10 minutes later Vincent returned, looking very pleased with himself, and triumphantly smoking another cigar.
“I managed to find someone with kitchen towel…” he said taking a roll of it out of a bag. He was trying to tear off individual sheets from the roll of kitchen towel but found he couldn’t do so at the same time as holding his cigar, so he put his cigar down.
“…I’ve been round all the other stall holders and none of them had napkins,” he said, shaking his head, “I can’t believe how unprofessional everyone else here is.”
A large flame suddenly leapt up from the tabletop. Vincent had put his cigar down next to the napkins we’d bought and they’d all caught fire and the flame was huge.

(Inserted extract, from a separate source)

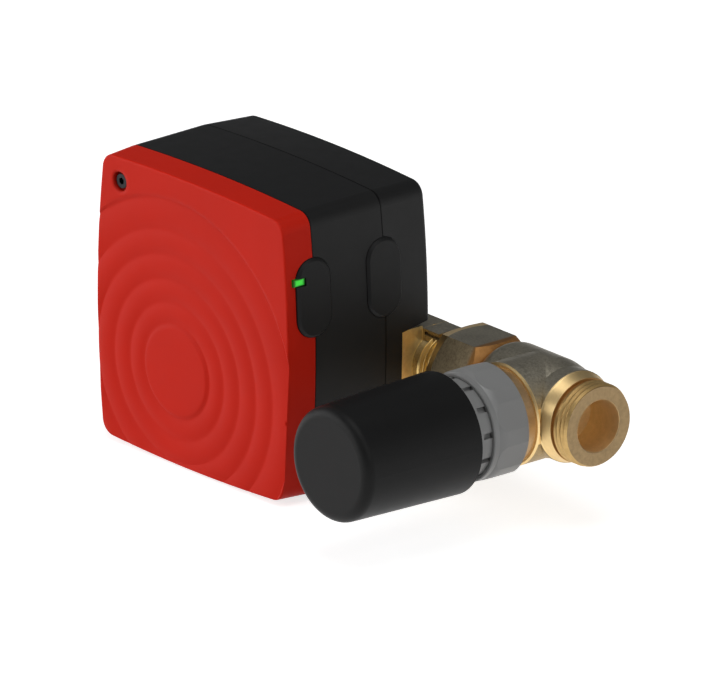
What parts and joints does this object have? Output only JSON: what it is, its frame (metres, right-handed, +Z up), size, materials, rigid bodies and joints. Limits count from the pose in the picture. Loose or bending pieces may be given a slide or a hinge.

I passed Vincent a metal bowl to put over the flame to put it out but he used it as a fan to try and blow it out, which made the flame bigger and created a cloud of smoke. Panicking, Vincent brought his hand down hard on the burning napkins, making the old table shake dangerously. This did seem to be putting the fire out, so he did it again and again, but as his hand came down one last time to put out the last embers, the table collapsed. The cakes fell into the mud, the ash from the burnt napkins blew into the customers’ faces and the kettle tipped over, covering me with what I thought would be boiling water.
Luckily the kettle had stopped working some time before, and the water was cold. The fire was out, and we didn’t have to worry about the napkins anymore either, because all the cakes had been destroyed. A couple of customers who got splashed were very angry, but at that moment a procession of burlesque women dressed as ostriches came past throwing feathers in the air, and the customers calmed down very quickly. It’s apparently hard to have an argument with someone when you’re covered in feathers and a half naked woman on stilts is tickling you on the nose with a feather duster.
The customers seemed to take pity on us, and we managed to make quite a lot of money that afternoon. Vincent was quite shaken, and so stopped drinking and by the evening was even sober enough to drive us home.